In the entries below, the lines from the one with "Model this object" through the one with "top_lid_thickness = 5.7" are to be copied exactly; both ends count.

**Modeling code records**.
..........

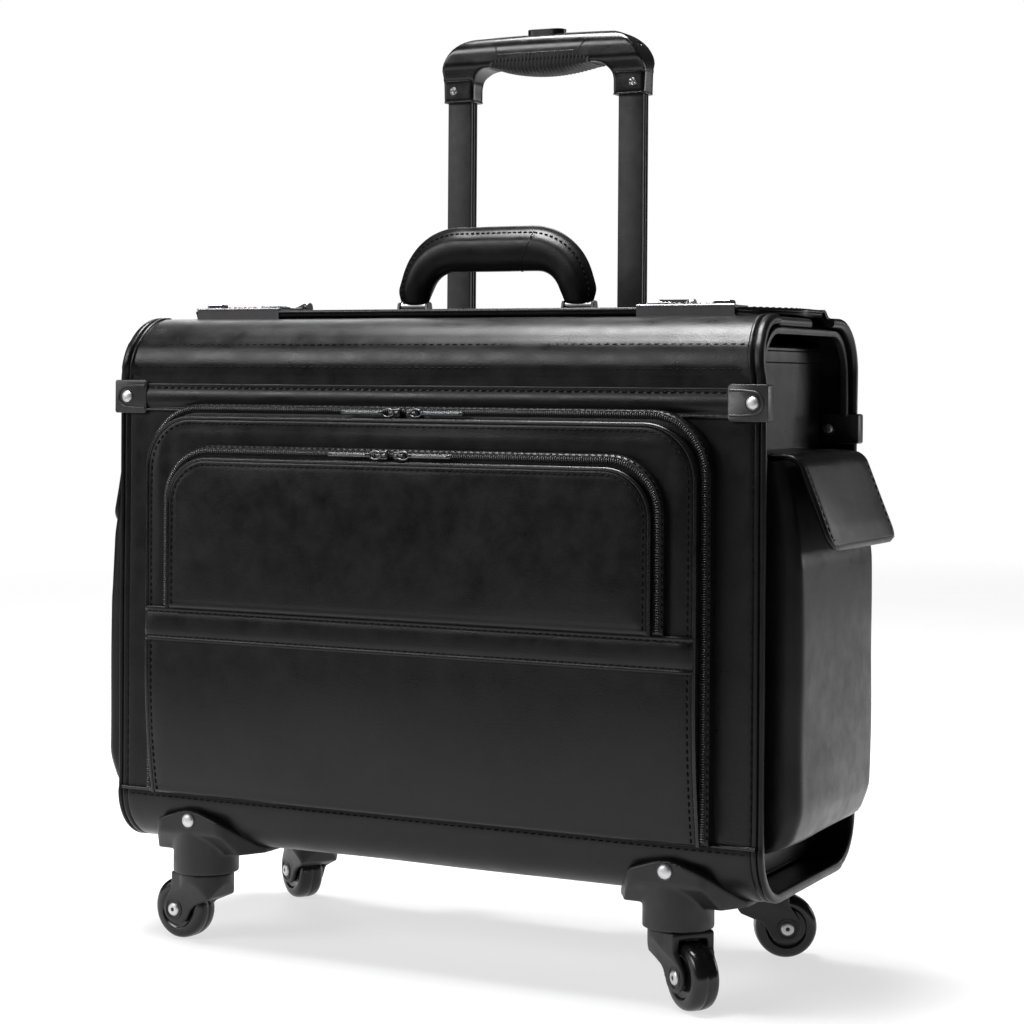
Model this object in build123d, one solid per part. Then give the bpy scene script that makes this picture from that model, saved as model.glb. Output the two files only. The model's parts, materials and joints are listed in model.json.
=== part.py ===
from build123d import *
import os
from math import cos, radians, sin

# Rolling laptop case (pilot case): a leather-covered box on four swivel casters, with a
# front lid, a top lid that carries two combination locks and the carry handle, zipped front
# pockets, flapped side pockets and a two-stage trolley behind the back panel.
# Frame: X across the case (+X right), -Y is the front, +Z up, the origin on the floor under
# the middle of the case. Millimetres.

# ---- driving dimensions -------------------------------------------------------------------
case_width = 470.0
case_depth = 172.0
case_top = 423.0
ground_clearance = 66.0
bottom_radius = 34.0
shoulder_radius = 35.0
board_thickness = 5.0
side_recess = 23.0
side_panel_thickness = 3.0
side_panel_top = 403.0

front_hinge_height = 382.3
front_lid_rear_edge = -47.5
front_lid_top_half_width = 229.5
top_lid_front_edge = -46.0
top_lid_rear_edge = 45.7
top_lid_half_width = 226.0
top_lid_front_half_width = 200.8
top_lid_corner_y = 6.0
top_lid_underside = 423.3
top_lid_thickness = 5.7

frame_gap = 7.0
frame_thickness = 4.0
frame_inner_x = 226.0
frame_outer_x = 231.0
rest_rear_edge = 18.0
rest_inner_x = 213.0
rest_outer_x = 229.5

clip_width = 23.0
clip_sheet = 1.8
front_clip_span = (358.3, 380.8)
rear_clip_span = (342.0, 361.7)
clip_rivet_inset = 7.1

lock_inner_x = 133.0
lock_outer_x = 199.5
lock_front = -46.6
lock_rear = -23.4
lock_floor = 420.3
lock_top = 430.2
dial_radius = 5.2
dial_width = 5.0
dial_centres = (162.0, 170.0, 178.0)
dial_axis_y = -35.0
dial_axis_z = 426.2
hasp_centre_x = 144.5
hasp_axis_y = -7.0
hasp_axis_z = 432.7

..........

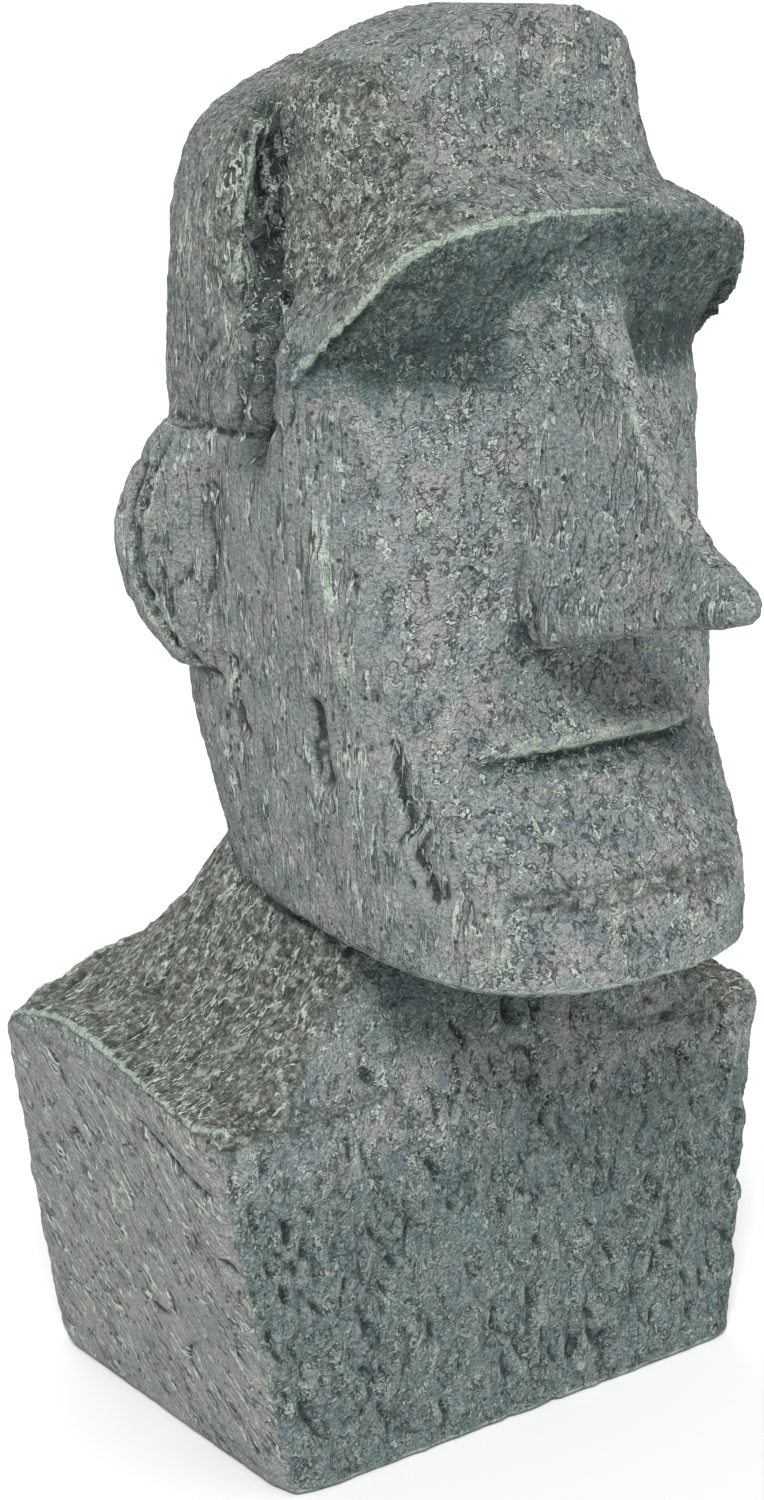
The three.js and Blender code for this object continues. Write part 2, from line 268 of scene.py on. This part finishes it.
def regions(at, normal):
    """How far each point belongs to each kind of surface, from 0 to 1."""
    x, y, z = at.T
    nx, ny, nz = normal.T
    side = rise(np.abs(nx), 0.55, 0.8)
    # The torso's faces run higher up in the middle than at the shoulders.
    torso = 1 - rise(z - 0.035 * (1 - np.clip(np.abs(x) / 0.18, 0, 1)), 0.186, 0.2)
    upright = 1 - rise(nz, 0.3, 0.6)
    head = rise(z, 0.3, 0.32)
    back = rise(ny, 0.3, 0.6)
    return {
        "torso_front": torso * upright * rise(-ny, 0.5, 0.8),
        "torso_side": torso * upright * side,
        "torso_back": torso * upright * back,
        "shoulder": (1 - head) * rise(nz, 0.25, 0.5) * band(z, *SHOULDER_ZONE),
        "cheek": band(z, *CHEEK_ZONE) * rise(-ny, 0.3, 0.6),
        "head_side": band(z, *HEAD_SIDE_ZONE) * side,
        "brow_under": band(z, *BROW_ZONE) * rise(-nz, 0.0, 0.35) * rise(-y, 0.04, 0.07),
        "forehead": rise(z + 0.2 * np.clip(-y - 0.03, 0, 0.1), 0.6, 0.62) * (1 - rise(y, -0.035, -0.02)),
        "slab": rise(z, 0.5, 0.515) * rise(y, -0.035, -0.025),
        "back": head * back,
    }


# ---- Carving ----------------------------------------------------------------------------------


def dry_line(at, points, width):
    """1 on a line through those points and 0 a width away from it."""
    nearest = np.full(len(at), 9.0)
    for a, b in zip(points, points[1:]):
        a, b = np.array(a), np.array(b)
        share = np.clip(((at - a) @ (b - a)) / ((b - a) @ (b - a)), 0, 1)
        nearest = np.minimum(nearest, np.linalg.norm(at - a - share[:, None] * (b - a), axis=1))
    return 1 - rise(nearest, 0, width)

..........

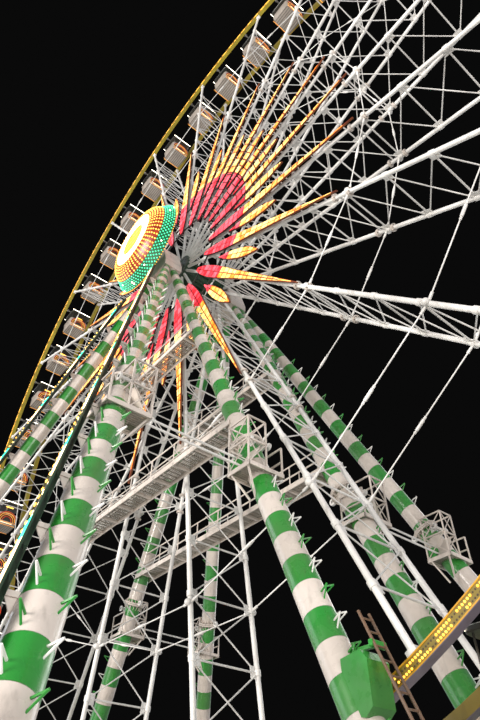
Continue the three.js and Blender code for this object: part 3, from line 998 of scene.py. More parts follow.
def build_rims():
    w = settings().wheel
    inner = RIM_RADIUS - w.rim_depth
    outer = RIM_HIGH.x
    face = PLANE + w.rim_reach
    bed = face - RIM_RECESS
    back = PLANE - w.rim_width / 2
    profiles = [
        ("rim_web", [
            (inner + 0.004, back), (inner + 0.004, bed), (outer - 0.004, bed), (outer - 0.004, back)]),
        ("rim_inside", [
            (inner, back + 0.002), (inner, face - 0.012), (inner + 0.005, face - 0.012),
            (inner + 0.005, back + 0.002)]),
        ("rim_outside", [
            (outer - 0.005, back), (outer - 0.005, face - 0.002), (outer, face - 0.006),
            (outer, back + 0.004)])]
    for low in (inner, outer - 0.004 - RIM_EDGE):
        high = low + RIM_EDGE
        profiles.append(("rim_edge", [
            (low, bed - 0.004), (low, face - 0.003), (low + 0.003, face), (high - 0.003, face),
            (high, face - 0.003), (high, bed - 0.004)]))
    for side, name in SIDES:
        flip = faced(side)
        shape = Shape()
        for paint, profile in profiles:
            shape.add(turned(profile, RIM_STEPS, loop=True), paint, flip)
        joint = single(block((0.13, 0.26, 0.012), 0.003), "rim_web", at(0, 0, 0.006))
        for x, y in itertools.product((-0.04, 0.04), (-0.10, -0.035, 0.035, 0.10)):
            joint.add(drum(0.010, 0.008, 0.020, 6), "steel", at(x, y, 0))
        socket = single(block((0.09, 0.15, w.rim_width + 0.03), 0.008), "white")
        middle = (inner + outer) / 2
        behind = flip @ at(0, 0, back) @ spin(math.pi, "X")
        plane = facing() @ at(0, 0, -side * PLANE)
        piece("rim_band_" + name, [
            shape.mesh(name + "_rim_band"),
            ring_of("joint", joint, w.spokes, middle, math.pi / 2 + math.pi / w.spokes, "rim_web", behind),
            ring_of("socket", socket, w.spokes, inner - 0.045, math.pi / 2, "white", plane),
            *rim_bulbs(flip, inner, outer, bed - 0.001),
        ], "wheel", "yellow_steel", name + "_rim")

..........

**Full solution**.
Model this object in build123d, one solid per part. Then give the bpy scene script that makes this picture from that model, saved as model.glb. Output the two files only. The model's parts, materials and joints are listed in model.json.
=== part.py ===
from build123d import *
import os
from math import cos, radians, sin

# Rolling laptop case (pilot case): a leather-covered box on four swivel casters, with a
# front lid, a top lid that carries two combination locks and the carry handle, zipped front
# pockets, flapped side pockets and a two-stage trolley behind the back panel.
# Frame: X across the case (+X right), -Y is the front, +Z up, the origin on the floor under
# the middle of the case. Millimetres.

# ---- driving dimensions -------------------------------------------------------------------
case_width = 470.0
case_depth = 172.0
case_top = 423.0
ground_clearance = 66.0
bottom_radius = 34.0
shoulder_radius = 35.0
board_thickness = 5.0
side_recess = 23.0
side_panel_thickness = 3.0
side_panel_top = 403.0

front_hinge_height = 382.3
front_lid_rear_edge = -47.5
front_lid_top_half_width = 229.5
top_lid_front_edge = -46.0
top_lid_rear_edge = 45.7
top_lid_half_width = 226.0
top_lid_front_half_width = 200.8
top_lid_corner_y = 6.0
top_lid_underside = 423.3
top_lid_thickness = 5.7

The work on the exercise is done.